Quantity Surveyors battle for survival

 The sustainability of Africa’s Quantity Surveyors is under threat from foreign competitors and unqualified industry players. 

This comes as Africa has seen sustained activity driven by private and foreign investment in major projects, but the benefits have not cascaded to local players. 

Africa Association of Quantity Surveyors (AAQS) President for Nigeria, Obafemi Onashile, said there was need for reformation in the construction sectors for improved productivity and national economies in Africa.

 "The construction sector is very important to every national economy, and this has been demonstrated in many countries such as Dubai and the United States which are rated first world countries because of their enormous infrastructure that were put in place. 

“However, this is not the case in Africa, as the value for quantity surveyors seems to be undervalued, thus making it very difficult for the sector to flourish including development because there is no cost efficiency being implemented," he said. 

Onashile was addressing Quantity Surveyors who gathered in Windhoek this week to deliberate how they can revive, sustain and grow the sector. 

The industry players also complained about flawed tendering processes in awarding of contracts, as well as the use of outdated contract conditions not in accordance with current global standards. This is further coupled by a lack of understanding and utilisation of modern procurement practices. 
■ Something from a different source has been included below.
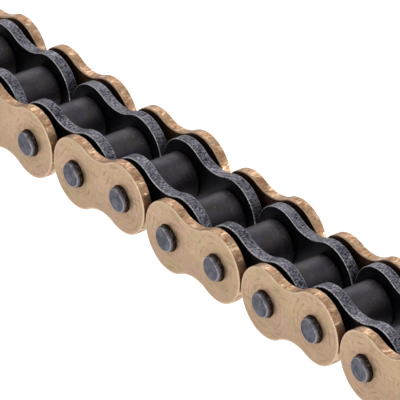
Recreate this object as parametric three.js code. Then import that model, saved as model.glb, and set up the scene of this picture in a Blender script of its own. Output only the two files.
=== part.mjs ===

Onashile noted that African countries are the future as everyone looks to undertake projects in the continent, thus it was important to shape and align local Quantity Surveyors so that when such times come they are already inline and able to blend in. 

"This is why as quantity surveyors we came to merge and have one voice, because if we were to speak in as individuals our voice could diminish further, hence a collaborative effort is needed," added a fellow AAQS vice president for Zambia, Mathew Ngulube. 

The associations further echoed that there was no clear delineation of roles of the professionals in the construction sector, making reference to engineers who are trained in design, but instead take on the role of cost estimation. 

"There is further lack of respect for contractual agreements especially with the government due to bureaucracy and delays in payment, this leads to frustrations and disputes leaving contractors helpless."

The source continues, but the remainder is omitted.